When a particular Y select address for a redundant column is received in a memory chip with a conventional column-redundancy approach, the memory chip is programmed to enable a redundant senseamp and also to disable a normal senseamp. This is accomplished by blowing one fuse to turn on transfer gates that allow all of the Y-select signals to go to a redundant Y select NAND circuit. Then, since all of the signals are going to the NAND circuit, eight more fuses are blown to stop unwanted Y select signals from getting to the NAND circuit. One more fuse is then blown to disable the normal Y-select NAND circuit enable signal. Blowing ten of nineteen fuses causes the normal senseamp to go to an inactive state and the redundant senseamp to go to an active state.
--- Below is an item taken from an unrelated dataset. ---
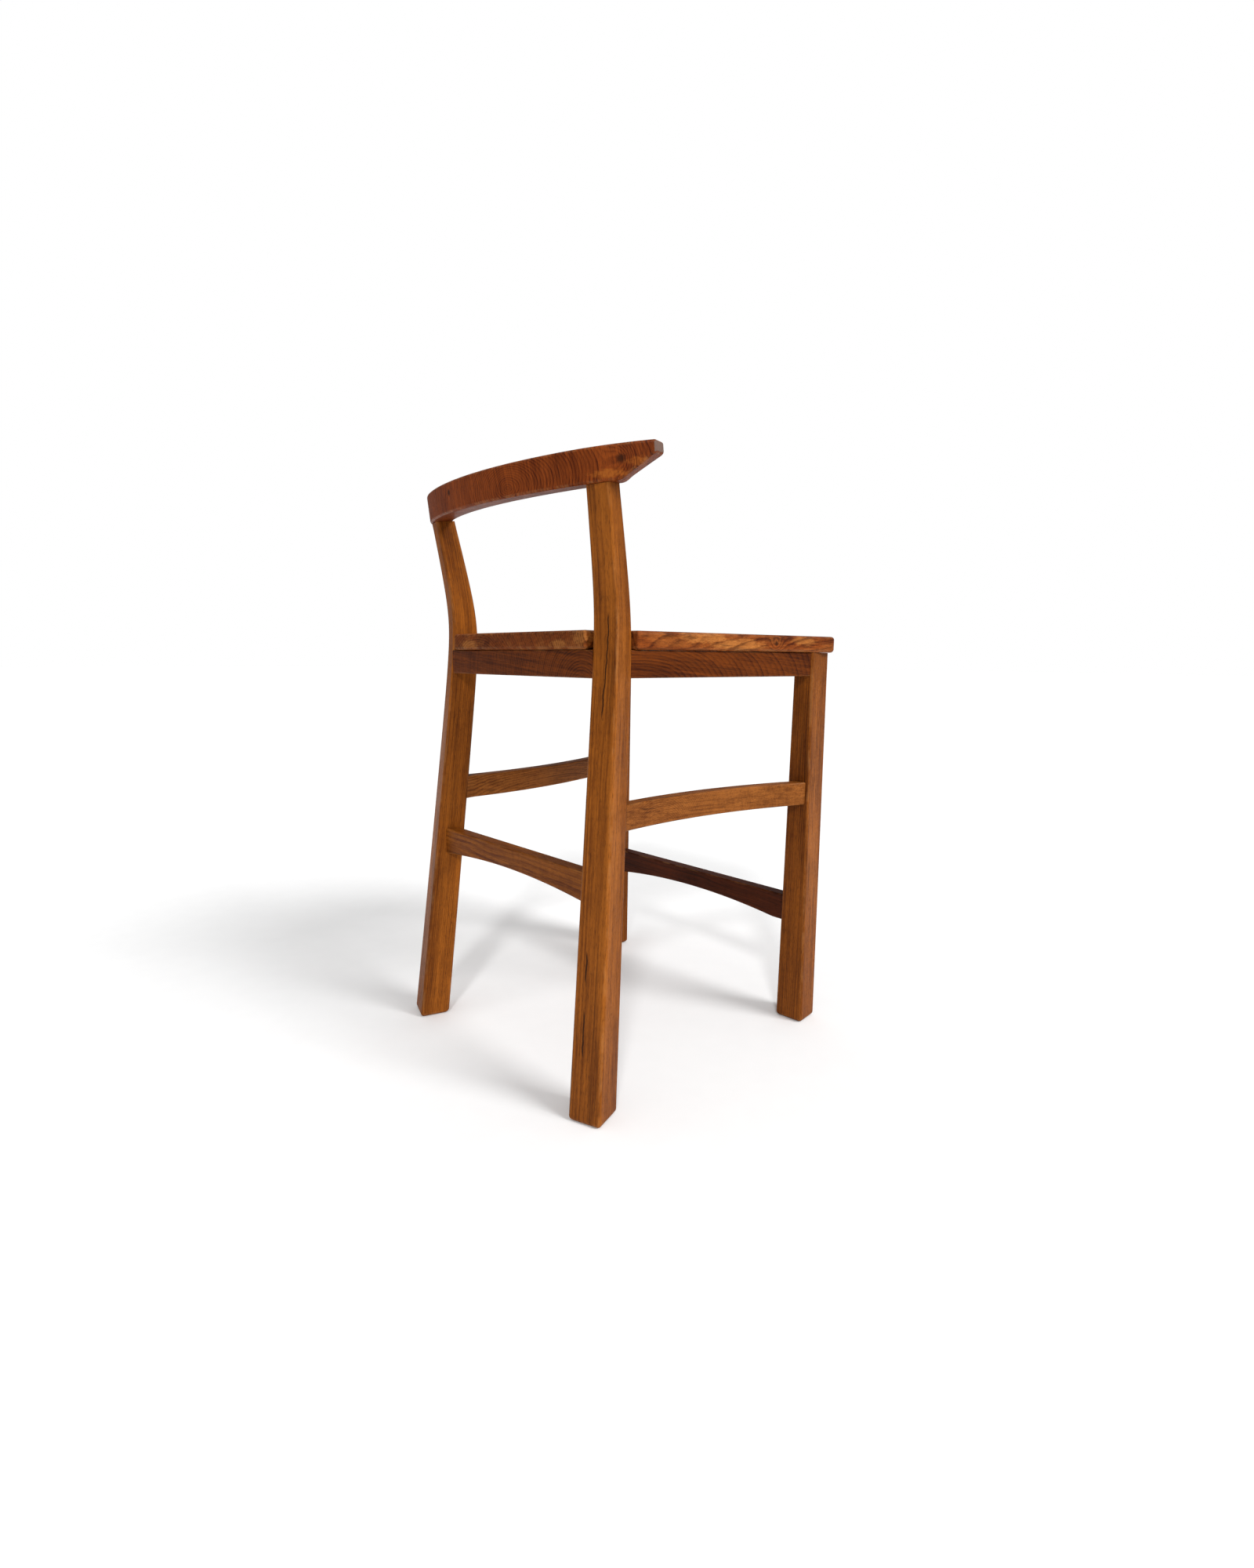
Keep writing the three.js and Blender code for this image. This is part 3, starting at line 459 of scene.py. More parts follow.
def seat_corners():
    """Corners of the left half of the outline, each with its plan radius."""
    corner, turn, width, depth = rear_section((SEAT_TOP + SEAT_BOTTOM) / 2)
    across, forward = section_axes(turn)
    inner_front = [corner[i] + forward[i] * depth for i in (0, 1)]
    notch = [inner_front[i] + (forward[i] - across[i]) * NOTCH_GAP for i in (0, 1)]
    outer_x = seat_side_x(notch[1] - (width + NOTCH_GAP) * math.sin(turn))
    outer_y = notch[1] + (outer_x - notch[0]) * across[1] / across[0]
    return [
        ((NOTCH_MOUTH_X, SEAT_REAR), SEAT_CORNER),
        (tuple(notch), NOTCH_CORNER),
        ((outer_x, outer_y), SEAT_CORNER),
        ((seat_side_x(SEAT_FRONT), SEAT_FRONT), SEAT_FRONT_CORNER),
    ]


def rounded_outline(corners, arc_steps=8, straight=0.012):
    """A closed outline with each corner turned into an arc, and its straight runs divided."""
    count = len(corners)
    arcs = []
    for index, (point, radius) in enumerate(corners):
        here = Vector(point)
        before = (Vector(corners[index - 1][0]) - here).normalized()
        after = (Vector(corners[(index + 1) % count][0]) - here).normalized()
        half = before.angle(after) / 2
        centre = here + (before + after).normalized() * radius / math.sin(half)
        start = here + before * radius / math.tan(half)
        end = here + after * radius / math.tan(half)
        a0 = math.atan2(*(start - centre).yx)
        swing = math.atan2(*(end - centre).yx) - a0
        swing = (swing + math.pi) % (2 * math.pi) - math.pi
        angles = [a0 + swing * k / arc_steps for k in range(arc_steps + 1)]
        arcs.append([centre + Vector((math.cos(a), math.sin(a))) * radius for a in angles])
    outline = []
    for index, arc in enumerate(arcs):
        outline += arc
        following = arcs[(index + 1) % count][0]
        steps = max(int((following - arc[-1]).length / straight), 1)
        outline += [arc[-1].lerp(following, k / steps) for k in range(1, steps)]
    return outline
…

To connect the redundant senseamp to a particular output buffer, the output terminal of the redundant senseamp is connected through series fuses to each one of eight internal data bus lines, where each internal data buss line connects to a particular output buffer. To connect the redundant senseamp to a particular output buffer seven of eight fuses are required to be blown.
For writing data into the memory chip, eight series fuses are used to connect the internal data bus lines to a common node that goes to the drivers of the redundant bit line and bit inverse columns. To remove the unwanted connections of this scheme, seven additional fuses have to be blown.
For the conventional column redundancy methodology described above, the number of fuses per redundant column is 35 and the number of fuses blown per redundant column is 24. An example of a conventional column redundancy methodology, which illustrates the total number of fuses required for conventional column-redundancy, is a 4 Mbit SRAM with 32 redundant columns. Each of the redundant columns requires 35 for a total of 1120 fuses. For the 4 Mbit SRAM, a minimum of 24 fuses are required to be blown for each redundant column. Therefore, utilizing all 32 of the redundant columns requires a minimum of 768 fuses to be blown. The locations of all of these 1120 fuses must be programmed into the software that controls a laser that is used to blow these fuses. In the fabrication and testing of memory chips that have conventional redundant memory columns, additional time and expense are required to blow all of the fuses for substitution of a redundant memory column for a damaged or otherwise unusable memory column.
Consequently, a need exists for a column-redundancy methodology for an integrated-circuit memory chip that greatly reduces the number of fuses required to be blown for substitution of a redundant column for a defective column.